Everyone is buzzing about the new regulations that will be enforced by the Army that require the approval of a superior officer for emails or blog entries written by soldiers stationed in combat zones.
Most conservatives are appalled -- see Michelle Malkin's roundup of opinion. The thinking among conservatives is that such censorship will remove a key source of factual information from the battlefield and thus will prevent fact checking of reporting by the mainstream press. The censorship may also prevent soldiers in the field from expressing their displeasure with Democrat-led congressional leadership.
The Evangelical Outpost's Joe Carter (who served in the Marines) offers a different view -- such censorship is necessary in order to prevent critical information from falling into the hands of an Internet-savvy enemy.
(History buffs will recall that letters sent from the front during WWII often arrived home in the form of photocopies with critical information redacted by military sensors.)
I don't believe that the Army's new policy will shut down milblogs; milbloggers can still receive reports and photos from soldiers returning from Iraq or from official sources within the Pentagon.

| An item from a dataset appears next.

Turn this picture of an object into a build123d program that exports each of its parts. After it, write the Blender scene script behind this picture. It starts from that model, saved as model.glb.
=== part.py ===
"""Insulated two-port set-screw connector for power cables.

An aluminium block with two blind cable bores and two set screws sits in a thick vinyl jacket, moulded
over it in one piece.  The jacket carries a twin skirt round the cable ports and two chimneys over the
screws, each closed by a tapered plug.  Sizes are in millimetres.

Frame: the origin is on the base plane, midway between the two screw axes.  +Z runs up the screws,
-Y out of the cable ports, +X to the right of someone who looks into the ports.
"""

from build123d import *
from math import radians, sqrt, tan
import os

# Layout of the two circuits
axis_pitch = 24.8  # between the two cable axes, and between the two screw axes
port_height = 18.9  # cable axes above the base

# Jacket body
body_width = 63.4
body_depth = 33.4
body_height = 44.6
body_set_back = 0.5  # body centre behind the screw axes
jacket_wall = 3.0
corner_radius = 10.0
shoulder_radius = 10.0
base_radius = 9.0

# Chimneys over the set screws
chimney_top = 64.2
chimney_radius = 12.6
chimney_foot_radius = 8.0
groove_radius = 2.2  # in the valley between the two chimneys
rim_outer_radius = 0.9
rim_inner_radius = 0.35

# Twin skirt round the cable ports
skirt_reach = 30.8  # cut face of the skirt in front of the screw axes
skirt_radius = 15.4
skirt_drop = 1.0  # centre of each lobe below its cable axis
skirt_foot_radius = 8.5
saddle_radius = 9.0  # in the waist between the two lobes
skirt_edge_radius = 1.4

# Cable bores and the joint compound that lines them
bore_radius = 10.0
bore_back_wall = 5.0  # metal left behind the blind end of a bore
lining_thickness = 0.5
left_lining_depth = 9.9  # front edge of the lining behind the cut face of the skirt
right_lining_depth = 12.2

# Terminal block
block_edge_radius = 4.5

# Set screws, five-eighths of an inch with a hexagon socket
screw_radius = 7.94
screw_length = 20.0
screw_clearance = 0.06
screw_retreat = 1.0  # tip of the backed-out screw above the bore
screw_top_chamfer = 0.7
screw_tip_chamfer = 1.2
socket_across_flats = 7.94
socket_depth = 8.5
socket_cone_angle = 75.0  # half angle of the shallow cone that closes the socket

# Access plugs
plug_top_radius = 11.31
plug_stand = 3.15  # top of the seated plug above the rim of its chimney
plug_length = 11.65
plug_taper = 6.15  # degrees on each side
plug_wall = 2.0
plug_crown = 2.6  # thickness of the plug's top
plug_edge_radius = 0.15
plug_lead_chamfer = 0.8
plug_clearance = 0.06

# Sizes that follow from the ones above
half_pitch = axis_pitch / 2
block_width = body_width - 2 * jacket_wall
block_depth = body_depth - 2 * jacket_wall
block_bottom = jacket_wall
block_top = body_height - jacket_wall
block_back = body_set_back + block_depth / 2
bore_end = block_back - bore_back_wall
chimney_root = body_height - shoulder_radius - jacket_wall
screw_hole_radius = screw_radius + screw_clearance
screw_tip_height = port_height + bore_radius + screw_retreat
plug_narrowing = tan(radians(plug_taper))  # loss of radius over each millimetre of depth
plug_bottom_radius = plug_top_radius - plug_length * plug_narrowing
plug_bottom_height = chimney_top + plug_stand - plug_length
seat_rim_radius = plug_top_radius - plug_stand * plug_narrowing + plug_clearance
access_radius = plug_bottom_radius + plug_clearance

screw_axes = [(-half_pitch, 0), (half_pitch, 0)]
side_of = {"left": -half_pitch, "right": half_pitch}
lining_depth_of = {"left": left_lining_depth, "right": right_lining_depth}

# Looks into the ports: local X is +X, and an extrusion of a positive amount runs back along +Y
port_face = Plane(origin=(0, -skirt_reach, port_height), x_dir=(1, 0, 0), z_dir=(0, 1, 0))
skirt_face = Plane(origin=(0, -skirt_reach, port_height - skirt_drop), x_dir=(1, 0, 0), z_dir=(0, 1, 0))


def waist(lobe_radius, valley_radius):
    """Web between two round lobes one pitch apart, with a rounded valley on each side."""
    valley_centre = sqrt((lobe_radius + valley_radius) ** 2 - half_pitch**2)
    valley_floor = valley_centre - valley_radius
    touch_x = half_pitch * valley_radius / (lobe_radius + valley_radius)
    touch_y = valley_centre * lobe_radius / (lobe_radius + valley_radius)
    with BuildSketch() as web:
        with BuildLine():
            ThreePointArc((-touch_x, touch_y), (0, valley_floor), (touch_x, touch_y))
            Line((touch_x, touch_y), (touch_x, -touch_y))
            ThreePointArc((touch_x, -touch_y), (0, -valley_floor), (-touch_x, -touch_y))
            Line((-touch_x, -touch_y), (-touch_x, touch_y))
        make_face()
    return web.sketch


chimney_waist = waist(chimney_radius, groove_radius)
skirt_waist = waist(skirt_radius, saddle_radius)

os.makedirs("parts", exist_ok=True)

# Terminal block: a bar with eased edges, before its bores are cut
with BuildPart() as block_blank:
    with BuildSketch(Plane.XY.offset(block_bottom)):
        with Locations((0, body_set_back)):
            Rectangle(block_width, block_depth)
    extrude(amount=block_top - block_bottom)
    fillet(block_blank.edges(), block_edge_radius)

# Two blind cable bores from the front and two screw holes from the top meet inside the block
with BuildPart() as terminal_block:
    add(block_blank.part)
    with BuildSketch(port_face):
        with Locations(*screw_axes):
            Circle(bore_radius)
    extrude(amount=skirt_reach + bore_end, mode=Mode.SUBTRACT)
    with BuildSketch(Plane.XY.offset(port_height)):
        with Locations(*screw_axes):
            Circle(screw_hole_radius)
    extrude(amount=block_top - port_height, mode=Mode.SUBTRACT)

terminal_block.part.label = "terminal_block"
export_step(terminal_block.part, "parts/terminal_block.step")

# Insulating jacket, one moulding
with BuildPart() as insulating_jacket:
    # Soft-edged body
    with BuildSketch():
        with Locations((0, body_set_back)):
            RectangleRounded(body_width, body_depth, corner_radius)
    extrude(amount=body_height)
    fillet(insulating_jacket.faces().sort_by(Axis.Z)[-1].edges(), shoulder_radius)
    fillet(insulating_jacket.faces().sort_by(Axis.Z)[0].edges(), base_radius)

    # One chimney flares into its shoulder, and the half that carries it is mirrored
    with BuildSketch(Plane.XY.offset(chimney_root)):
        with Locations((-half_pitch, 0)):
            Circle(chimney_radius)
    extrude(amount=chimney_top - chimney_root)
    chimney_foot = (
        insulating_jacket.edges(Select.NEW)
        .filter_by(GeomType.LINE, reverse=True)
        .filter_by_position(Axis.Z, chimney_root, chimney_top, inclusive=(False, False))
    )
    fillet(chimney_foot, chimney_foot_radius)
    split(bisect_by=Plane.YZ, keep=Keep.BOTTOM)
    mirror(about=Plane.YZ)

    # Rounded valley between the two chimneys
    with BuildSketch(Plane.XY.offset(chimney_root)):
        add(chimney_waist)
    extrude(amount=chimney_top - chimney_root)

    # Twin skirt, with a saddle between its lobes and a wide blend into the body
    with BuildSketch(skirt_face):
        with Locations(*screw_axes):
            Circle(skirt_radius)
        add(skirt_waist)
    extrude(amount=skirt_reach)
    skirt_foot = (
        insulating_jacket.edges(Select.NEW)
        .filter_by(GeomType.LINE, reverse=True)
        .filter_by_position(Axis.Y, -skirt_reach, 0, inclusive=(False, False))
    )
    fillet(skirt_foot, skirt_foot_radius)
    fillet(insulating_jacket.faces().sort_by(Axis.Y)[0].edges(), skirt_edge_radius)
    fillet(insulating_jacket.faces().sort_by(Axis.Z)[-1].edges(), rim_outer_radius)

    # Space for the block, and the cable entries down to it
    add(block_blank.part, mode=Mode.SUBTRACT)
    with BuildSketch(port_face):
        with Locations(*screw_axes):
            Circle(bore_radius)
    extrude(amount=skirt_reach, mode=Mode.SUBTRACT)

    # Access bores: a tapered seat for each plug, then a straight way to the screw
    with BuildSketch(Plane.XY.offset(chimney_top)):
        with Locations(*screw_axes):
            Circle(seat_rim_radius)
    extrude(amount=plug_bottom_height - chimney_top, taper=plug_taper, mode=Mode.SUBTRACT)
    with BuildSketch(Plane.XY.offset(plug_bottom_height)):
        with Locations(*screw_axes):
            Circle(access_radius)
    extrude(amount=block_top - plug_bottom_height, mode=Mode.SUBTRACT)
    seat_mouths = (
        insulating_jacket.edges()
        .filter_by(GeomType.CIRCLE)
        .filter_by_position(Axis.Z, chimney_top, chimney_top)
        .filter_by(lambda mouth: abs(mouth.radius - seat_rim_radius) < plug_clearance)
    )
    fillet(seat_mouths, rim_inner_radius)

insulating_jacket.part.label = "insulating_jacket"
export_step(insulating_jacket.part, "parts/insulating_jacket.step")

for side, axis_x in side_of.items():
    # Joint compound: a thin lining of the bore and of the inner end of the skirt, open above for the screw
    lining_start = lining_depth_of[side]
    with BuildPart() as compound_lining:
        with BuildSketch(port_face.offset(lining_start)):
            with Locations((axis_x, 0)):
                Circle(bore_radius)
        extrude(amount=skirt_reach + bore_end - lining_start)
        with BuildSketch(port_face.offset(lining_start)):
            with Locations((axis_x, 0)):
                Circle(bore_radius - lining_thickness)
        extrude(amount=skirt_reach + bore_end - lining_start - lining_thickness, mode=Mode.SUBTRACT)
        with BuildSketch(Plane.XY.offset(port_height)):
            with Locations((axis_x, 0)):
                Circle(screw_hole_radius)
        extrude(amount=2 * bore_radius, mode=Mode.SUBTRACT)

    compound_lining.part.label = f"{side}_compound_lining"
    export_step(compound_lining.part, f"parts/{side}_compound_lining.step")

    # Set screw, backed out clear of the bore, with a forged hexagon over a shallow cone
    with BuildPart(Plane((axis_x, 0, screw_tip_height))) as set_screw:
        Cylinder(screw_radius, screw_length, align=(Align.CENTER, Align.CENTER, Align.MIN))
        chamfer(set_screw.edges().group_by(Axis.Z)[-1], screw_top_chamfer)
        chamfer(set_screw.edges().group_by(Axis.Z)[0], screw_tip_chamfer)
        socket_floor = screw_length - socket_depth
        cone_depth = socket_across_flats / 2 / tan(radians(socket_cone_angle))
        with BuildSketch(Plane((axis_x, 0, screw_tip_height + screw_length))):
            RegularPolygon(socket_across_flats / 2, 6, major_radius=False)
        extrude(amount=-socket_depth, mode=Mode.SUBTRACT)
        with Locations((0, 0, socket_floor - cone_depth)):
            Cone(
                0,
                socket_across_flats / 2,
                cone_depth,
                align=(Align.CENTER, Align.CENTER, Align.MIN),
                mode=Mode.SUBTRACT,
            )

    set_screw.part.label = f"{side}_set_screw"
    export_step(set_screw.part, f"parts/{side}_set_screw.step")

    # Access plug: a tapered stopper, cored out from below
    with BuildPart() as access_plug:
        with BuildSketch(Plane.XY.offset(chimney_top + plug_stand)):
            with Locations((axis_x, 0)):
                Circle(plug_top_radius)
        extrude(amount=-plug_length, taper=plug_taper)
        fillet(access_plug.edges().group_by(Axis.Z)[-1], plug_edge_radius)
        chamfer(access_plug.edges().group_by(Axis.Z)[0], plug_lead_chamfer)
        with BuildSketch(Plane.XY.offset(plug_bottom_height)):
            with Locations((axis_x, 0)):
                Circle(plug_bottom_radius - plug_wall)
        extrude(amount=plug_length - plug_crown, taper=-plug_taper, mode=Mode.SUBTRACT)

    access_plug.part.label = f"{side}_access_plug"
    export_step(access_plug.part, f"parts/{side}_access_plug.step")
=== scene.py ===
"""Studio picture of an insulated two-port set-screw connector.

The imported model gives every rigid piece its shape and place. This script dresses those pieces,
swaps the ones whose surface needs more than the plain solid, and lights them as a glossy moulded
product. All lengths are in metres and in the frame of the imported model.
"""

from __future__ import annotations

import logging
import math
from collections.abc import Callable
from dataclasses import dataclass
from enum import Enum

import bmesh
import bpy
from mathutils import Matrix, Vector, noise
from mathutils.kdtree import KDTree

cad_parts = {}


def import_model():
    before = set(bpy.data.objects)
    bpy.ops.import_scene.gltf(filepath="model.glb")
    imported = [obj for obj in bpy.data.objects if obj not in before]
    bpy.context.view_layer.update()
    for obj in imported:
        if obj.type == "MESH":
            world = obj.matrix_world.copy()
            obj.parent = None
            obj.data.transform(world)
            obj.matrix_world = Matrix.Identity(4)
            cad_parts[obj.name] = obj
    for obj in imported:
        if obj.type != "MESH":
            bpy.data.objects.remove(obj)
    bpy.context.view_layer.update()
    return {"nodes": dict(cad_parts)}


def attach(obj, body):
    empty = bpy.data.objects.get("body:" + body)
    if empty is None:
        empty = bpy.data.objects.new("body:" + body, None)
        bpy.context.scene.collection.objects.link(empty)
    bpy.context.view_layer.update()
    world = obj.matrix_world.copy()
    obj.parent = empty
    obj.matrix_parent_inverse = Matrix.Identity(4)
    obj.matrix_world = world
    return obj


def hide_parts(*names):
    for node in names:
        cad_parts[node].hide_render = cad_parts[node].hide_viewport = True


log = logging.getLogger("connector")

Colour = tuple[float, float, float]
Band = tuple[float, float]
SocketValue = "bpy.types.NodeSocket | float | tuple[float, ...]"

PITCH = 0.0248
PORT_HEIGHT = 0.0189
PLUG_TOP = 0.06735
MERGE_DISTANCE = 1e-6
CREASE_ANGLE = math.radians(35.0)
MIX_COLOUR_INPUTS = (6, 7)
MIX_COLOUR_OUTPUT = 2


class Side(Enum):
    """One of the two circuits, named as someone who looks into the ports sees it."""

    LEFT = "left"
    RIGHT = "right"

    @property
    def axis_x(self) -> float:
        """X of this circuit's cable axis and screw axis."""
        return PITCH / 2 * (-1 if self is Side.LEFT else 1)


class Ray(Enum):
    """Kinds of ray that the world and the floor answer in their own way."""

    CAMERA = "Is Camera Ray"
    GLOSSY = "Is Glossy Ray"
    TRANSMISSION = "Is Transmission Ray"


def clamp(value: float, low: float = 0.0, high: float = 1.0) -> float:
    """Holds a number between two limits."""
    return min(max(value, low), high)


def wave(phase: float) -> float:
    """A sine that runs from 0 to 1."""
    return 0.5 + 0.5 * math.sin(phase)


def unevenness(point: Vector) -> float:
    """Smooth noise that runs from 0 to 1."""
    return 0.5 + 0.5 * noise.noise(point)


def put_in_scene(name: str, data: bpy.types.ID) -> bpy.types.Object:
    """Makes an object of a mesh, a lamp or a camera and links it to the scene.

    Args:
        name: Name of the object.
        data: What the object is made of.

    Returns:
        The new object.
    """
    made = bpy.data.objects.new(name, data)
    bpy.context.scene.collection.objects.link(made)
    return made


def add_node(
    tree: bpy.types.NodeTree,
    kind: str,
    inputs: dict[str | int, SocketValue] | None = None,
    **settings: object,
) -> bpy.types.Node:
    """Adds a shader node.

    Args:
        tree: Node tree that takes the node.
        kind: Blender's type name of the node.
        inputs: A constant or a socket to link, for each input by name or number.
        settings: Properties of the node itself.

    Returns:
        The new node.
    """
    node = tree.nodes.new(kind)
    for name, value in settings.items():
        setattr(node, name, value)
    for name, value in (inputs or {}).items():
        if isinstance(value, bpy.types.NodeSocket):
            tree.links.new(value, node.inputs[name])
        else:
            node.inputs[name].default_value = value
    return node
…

And we cannot be too careful with regard to al Qaeda and other terrorist outfits. They are very clever and have outwitted our intelligence time and time again.

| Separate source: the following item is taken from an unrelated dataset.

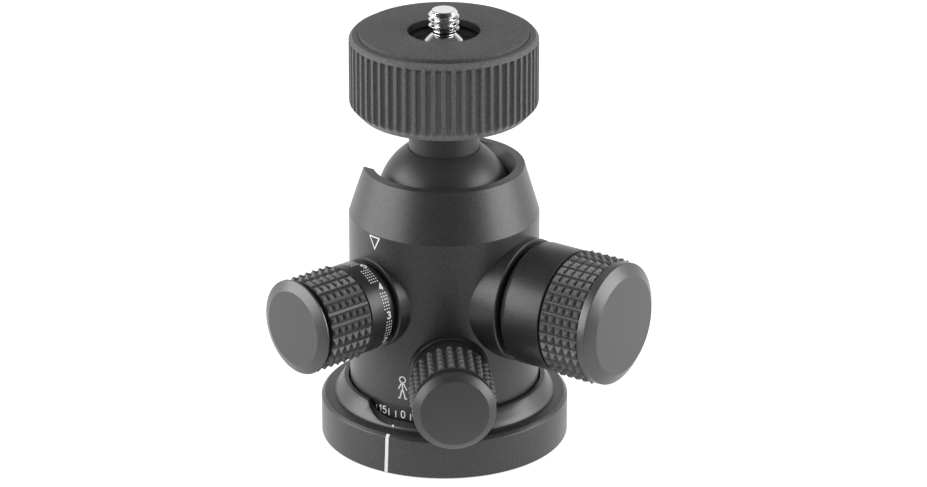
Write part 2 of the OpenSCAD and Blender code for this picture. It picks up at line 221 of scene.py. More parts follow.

On the other hand, it has been proved far beyond a shadow of a doubt that the mainstream media's reporting from war zones involving the US or Israel simply cannot be trusted. The oversimplified leftist worldview of the majority of reporters -- "oppressors" (US and Israel) vs. "victims" (Hamas, Hezbollah, Sunni and Shiite militias, or anyone not wearing a military uniform) -- precludes honest reporting because the suffering of the "victims" far outweighs anything good that the "oppressors" accomplish.
The military seeks to prevent US intelligence from falling into the wrong hands. Too bad they can't also keep terrorist propaganda out of our newspapers and off our television screens.